Estos días he frecuentado bastante el teatro Pavón Kamikaze -liderado por Miguel del Arco, responsable de obras como «Veraneantes», «Misántropo» o «Hamlet»-, gracias a mi amiga Raquel, a quien conocí hace veinte años en la Escuela de Cine y que suele grabar casi a diario y con su cámara todo lo que pueda suceder en la calle Embajadores 9, muy cerca de la Plaza de Cascorro: este «espacop artístico abierto y vivo», como se autodefinen ellos mismos, acaba de abrir sus puertas y ella me avisa siempre que es posible presenciar algún preparativo. Por fortuna, me ha avisado bastante últimamente: todo parecen ser nervios y expectativas, gran compromiso e ilusión entre el equipo Kamikaze. Primero disfruté de un ensayo general de la obra «Idiota», escrita por Jordi Casanovas y protagonizada por Gonzalo de Castro y Elisabet Gelabert. Ensayo, todo hay que decirlo, presenciado por vecinos del propio barrio (y muchas señoras algo ya maduras y quizá no tan acostumbradas a distopías tan orwellianas o intrigantes como las que propone Casanovas, con dirección de Israel Elejalde).

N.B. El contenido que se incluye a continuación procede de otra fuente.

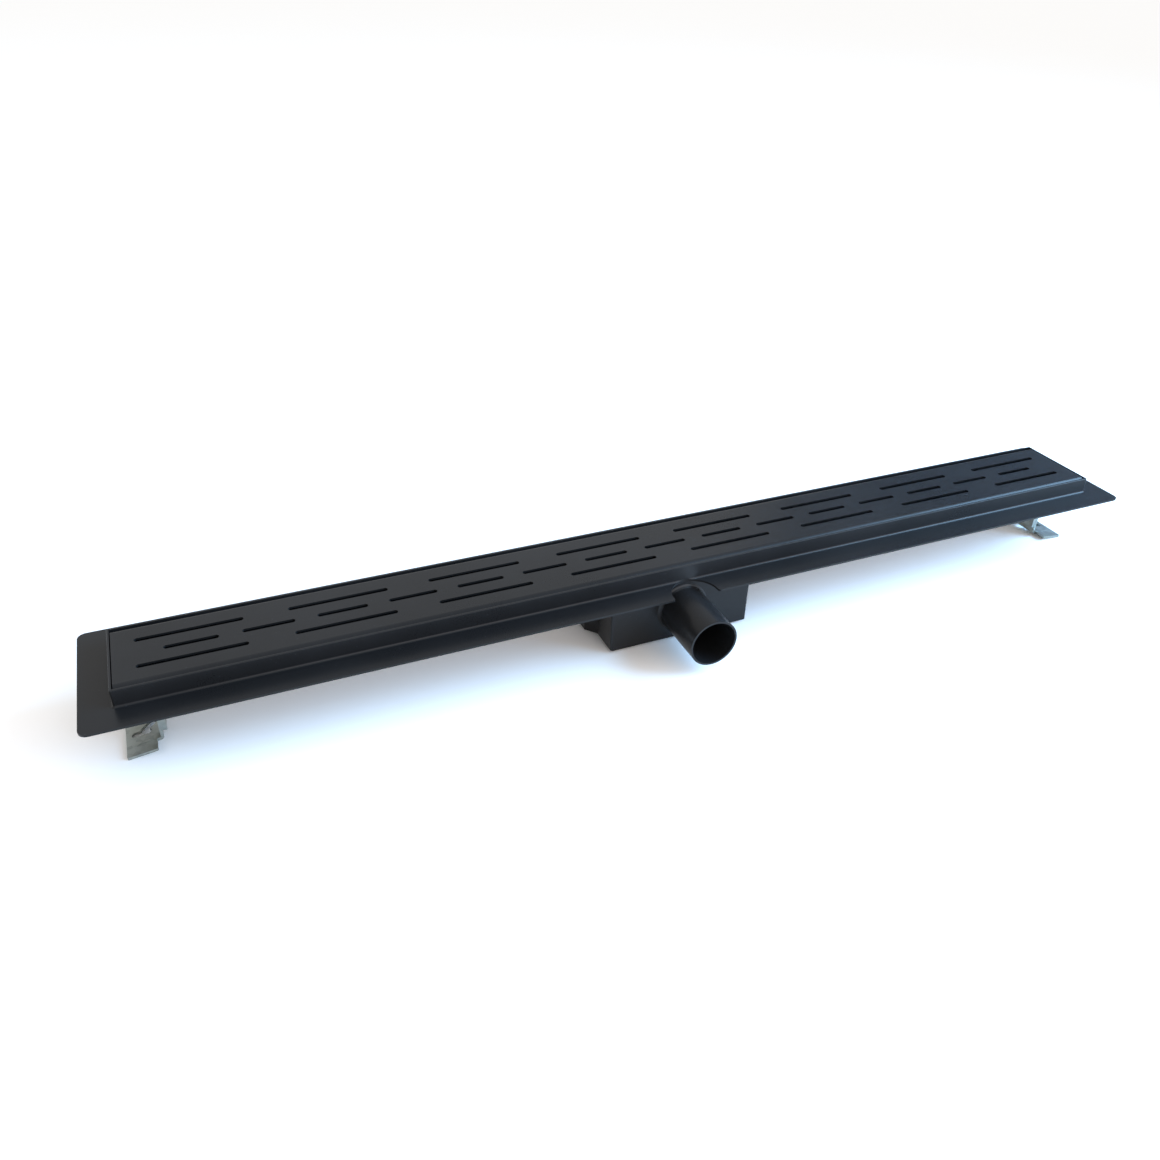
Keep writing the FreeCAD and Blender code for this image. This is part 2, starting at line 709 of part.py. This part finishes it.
def leg_foot(name, side):
    """The levelling leg: a slotted upright bent out into a wider foot that slopes to its edge."""
    body = body_named(name)
    thick = size["leg_sheet"]
    upright = sketch_on(body, "XZ_Plane", name + "_upright")
    places = [
        (upright_inner, foot_high),
        (foot_end, foot_low),
        (foot_end, foot_low + thick),
        (upright_outer, foot_high + thick),
        (upright_outer, -size["leg_top"]),
        (upright_inner, -size["leg_top"]),
    ]
    add_polygon(upright, [(side * x, z) for x, z in places])
    pad(body, upright, size["leg_width"], both_ways=True)
    round_edges(
        body,
        name + "_bend",
        size["leg_bend"],
        lambda middle, along: near(middle.z, foot_high.value)
        and near(abs(middle.x), upright_inner.value),
    )
    share = (size["leg_bend"] + thick) / (foot_end - upright_inner)
    inner = upright_inner + size["leg_bend"] + thick
    inner_low = foot_high - size["foot_rise"] * share
    wide = sketch_on(body, "XZ_Plane", name + "_wide")
    places = [
        (inner, inner_low),
        (foot_end, foot_low),
        (foot_end, foot_low + thick),
        (inner, inner_low + thick),
    ]
    add_polygon(wide, [(side * x, z) for x, z in places])
    pad(body, wide, size["foot_width"], both_ways=True)
    half = size["foot_width"] / 2
    round_edges(
        body,
        name + "_corners",
        size["foot_corner"],
        lambda middle, along: abs(along.z) > 0.9 and near(abs(middle.y), half.value),
    )
    slot = sketch_on(body, "YZ_Plane", name + "_slot", side * (upright_inner - 1))
    width = size["bolt_diameter"] + 2 * size["leg_slot_play"]
    length = width + size["leg_down"] + size["leg_up"] + 2 * size["leg_slot_play"]
    middle_z = bolt_z + (size["leg_down"] - size["leg_up"]) / 2
    add_round_slot(slot, ZERO, middle_z, length, width, 90)
    pocket(body, slot, thick + 2, reverse=side > 0)
    plain = sketch_on(body, "XY_Plane", name + "_plain_slot", foot_low - 1)
    add_round_slot(
        plain,
        side * (foot_end - size["foot_slot_from_end"]),
        -size["foot_slot_forward"],
        size["foot_slot_length"],
        size["foot_slot_width"],
        0,
    )
    pocket(body, plain, size["foot_rise"] + thick + 2, reverse=True)
    slanted = sketch_on(body, "XY_Plane", name + "_slanted_slot", foot_low - 1)
    add_round_slot(
        slanted,
        side * (foot_end - size["skew_slot_from_end"]),
        size["skew_slot_behind"],
        size["skew_slot_length"],
        size["skew_slot_width"],
        45 if side < 0 else 135,
    )
    pocket(body, slanted, size["foot_rise"] + thick + 2, reverse=True)


def add_hexagon(sketch, z, width):
    """A hexagon with two flats upright, centred over the middle line."""
    corner = width * (0.5 / math.cos(math.radians(30)))
    places = []
    for index in range(6):
        angle = math.radians(60 * index + 30)
        places.append((corner * math.cos(angle), z + corner * math.sin(angle)))
    add_polygon(sketch, places)


def leg_bolt(name, side):
    body = body_named(name)
    head_face = tab_inner - size["washer_thickness"]
    head = sketch_on(body, "YZ_Plane", name + "_head", side * (head_face - size["head_height"]))
    add_hexagon(head, bolt_z, size["hex_width"])
    pad(body, head, size["head_height"], reverse=side < 0)
    shank = sketch_on(body, "YZ_Plane", name + "_shank", side * head_face)
    add_circle(shank, 0, bolt_z, size["bolt_diameter"])
    end = washer_face + size["washer_thickness"] + size["nut_height"] + size["bolt_end"]
    pad(body, shank, end - head_face, reverse=side < 0)


def leg_washers(name, side):
    """The washers under the bolt's head and under the nut."""
    body = body_named(name, several=True)
    hole = size["bolt_diameter"] + 2 * size["bolt_hole_play"]
    for part, face in (("head", tab_inner - size["washer_thickness"]), ("nut", washer_face)):
        ring = sketch_on(body, "YZ_Plane", name + "_" + part, side * face)
        add_circle(ring, 0, bolt_z, size["washer_diameter"])
        add_circle(ring, 0, bolt_z, hole)
        pad(body, ring, size["washer_thickness"], reverse=side < 0)


def leg_nut(name, side):
    body = body_named(name)
    face = side * (washer_face + size["washer_thickness"])
    profile = sketch_on(body, "YZ_Plane", name + "_hexagon", face)
    add_hexagon(profile, bolt_z, size["hex_width"])
    add_circle(profile, 0, bolt_z, size["bolt_diameter"] + 2 * size["nut_play"])
    pad(body, profile, size["nut_height"], reverse=side < 0)


flange_frame()
trough("trough_left", -1)
trough("trough_right", 1)
trap_pan()
trap_weir()
outlet_pipe()
pipe_weld_bead()
grate_cover()
grate_rests()
rest_pads()
trap_insert()
insert_gaskets()
hair_strainer()
for ending, turn in (("left", -1), ("right", 1)):
    leg_tab("leg_tab_" + ending, turn)
    leg_foot("leg_foot_" + ending, turn)
    leg_bolt("leg_bolt_" + ending, turn)
    leg_washers("leg_washers_" + ending, turn)
    leg_nut("leg_nut_" + ending, turn)
document.recompute()

for item in document.Objects:
    if "Invalid" in item.State or "Error" in item.State:
        raise ValueError("failed object: " + item.Name + " " + str(item.State))
for body in NODES:
    if body.Shape.isNull() or not body.Shape.isValid() or not body.Shape.Solids:
        raise ValueError("bad shape: " + body.Label)

os.makedirs("parts", exist_ok=True)
for body in NODES:
    body.Shape.exportStep(os.path.join("parts", body.Label + ".step"))
    box = body.Shape.BoundBox
    print(
        "%-22s solids %d volume %9.0f  X %7.1f %7.1f  Y %6.1f %6.1f  Z %6.1f %6.1f"
        % (
            body.Label,
            len(body.Shape.Solids),
            body.Shape.Volume,
            box.XMin,
            box.XMax,
            box.YMin,
            box.YMax,
            box.ZMin,
            box.ZMax,
        )
    )
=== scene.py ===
"""Looks, light and camera for the linear shower channel drain, in metres."""

import math

import bmesh
import bpy
from mathutils import Euler, Matrix, Vector


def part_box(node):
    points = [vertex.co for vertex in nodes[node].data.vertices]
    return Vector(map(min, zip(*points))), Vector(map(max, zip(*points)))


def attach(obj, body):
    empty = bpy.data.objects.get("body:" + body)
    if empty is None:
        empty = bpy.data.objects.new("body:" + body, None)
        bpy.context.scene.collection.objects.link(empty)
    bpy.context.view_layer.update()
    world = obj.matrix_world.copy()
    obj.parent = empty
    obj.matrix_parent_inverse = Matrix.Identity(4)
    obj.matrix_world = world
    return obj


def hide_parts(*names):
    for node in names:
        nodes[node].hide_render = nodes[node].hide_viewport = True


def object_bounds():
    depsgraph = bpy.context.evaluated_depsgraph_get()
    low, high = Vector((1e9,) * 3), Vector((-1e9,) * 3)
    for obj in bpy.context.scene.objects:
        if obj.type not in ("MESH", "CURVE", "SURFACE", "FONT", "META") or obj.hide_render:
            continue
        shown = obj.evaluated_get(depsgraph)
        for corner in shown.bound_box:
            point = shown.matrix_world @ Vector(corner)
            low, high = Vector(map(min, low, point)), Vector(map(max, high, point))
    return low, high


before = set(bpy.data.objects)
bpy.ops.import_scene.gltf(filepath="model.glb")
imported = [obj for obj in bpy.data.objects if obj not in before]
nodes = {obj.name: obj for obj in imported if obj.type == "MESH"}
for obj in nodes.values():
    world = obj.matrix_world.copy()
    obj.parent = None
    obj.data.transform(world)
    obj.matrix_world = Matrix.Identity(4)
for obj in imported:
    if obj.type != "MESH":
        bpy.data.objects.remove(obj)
cad_box = [list(corner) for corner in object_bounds()]
scene = bpy.context.scene

FLOOR_LEVEL = cad_box[0][2]

FLOOR_SIZE = 60.0

# sockets of a Mix node set to colour
FIRST_COLOUR = 6
SECOND_COLOUR = 7
MIXED_COLOUR = 2

# bolts and nuts
ROUND_STEPS = 48
HEX_FLATS = 0.010
HEX_CORNER = HEX_FLATS / math.sqrt(3)
CHAMFER = 0.0006
CHAMFERED_CORNER = HEX_CORNER - CHAMFER * 1.6
HEX_TURN = math.radians(60)
HEAD_HEIGHT = 0.004
SHANK_RADIUS = 0.003
THREAD_PITCH = 0.001
THREAD_DEPTH = 0.00055
THREAD_START = HEAD_HEIGHT + 0.001
THREAD_MARGIN = 0.0002
SHANK_SINK = 0.0004
WELD_DISTANCE = 1e-6
NUT_BORE = 0.00305


class Socket:
    """A shader value that takes part in Python expressions."""

    def __init__(self, graph, socket):
        self.graph = graph
        self.socket = socket

    def maths(self, operation, *others):
        return self.graph.node("ShaderNodeMath", {"operation": operation}, [self, *others])

    def __add__(self, other):
        return self.maths("ADD", other)

    def __radd__(self, other):
        return self.maths("ADD", other)

    def __mul__(self, other):
        return self.maths("MULTIPLY", other)

    def __rmul__(self, other):
        return self.maths("MULTIPLY", other)

    def __gt__(self, other):
        return self.maths("GREATER_THAN", other)

    def clamped(self, low, high):
        """Goes from 0 at low to 1 at high, smoothly."""
        return self.graph.node(
            "ShaderNodeMapRange",
            {"interpolation_type": "SMOOTHSTEP"},
            {"Value": self, "From Min": low, "From Max": high},
        )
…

Otro día asistí a un encuentro entre público y equipo técnico de esa obra, por no hablar del ensayo de «La función por hacer», versión libérrima de «Seis personajes en busca de autor» de Pirandello, que ya llamó tanto la atención hará ya unos siete años en el teatro Lara. Hagan lo que puedan por no perderse semejante catársis, tan controlada y apasionada a la vez, que tiene lugar en uno de los vestíbulos del propio teatro, y en la que el público roza en todo momento los pantalones, faldas y aliento de cada uno de los actores. O de los personajes. Al terminar uno ya no tiene tan claro quién es quién. O quién es uno mismo, en realidad (o en ficción). Todo ello fue planteado en el coloquio posterior: la vida a sabiendas de que se vive y con la muerte por llegar. La defunción por hacer. Obra tan intelectual como emotiva. Hubo quien en el coloquio alzó la mano pero luego no consiguió ni hablar.

Todo son retoques, actividad. Tomando un tinto en la magnífica terraza de enfrente, una de sus jovenes empleadas me contó que, pese a estar en oficinas, cargaba también cajas, hacía de bedel ocasional y mil cosas más. O que consiguió el empleo tras intercambiar diversos twits sobre teatro con Aitor, otro de los Kamikazes fundadores, quien la impulsó a dejarlo todo e irse a Madrid desde Salamanca para participar con ellos de esta aventura. No se autodefinen como kamikazes por nada: parecen huir de los privilegios más fáciles. No mandan invitaciones al uso y destinarán algún dinero a la promoción de dramaturgos nóveles, aparte de realizar talleres escénicos y quién sabe cuántas cosas más, en un plazo original de cinco años (cosas del alquiler del edificio). Cuanto más alejado de los privilegios y tonterías comunmente asociadas al hecho de ir al teatro, mejor. Da la sensación de que en el Pavón nadie se pavonea y de que cualquiera puede participar si quiere, lo que me recordó el interior de la basílica Santa María dei Fiore de Florencia: de una austeridad desconcertante, pese a hallarse en el epicentro del Renacimiento que todos conocemos, y con un planteamiento de plaza o punto de encuentro para todos los habitantes de la ciudad, sin particulares jerarquías.

Raquel me escuchó esta perorata y sonrió en silencio. Algo agotada, pero feliz. Del Arco, con quien Raquel lleva haciendo cortos desde hace varios años, estrenará su primer largometraje -«Las furias»-, el próximo mes de octubre. No en vano ella es responsable de su fotografía. Y dice que no hay nada kamikaze en afirmar que el rostro desconcertado de José Sacristán, que interpreta a un actor de teatro con Alzheimer, nos dejará a todos con la boca abierta. Que jamás olvidaremos cómo el pobre no recuerda ninguna de las líneas que aún ha de decir, no sólo en el teatro sino en su propia vida.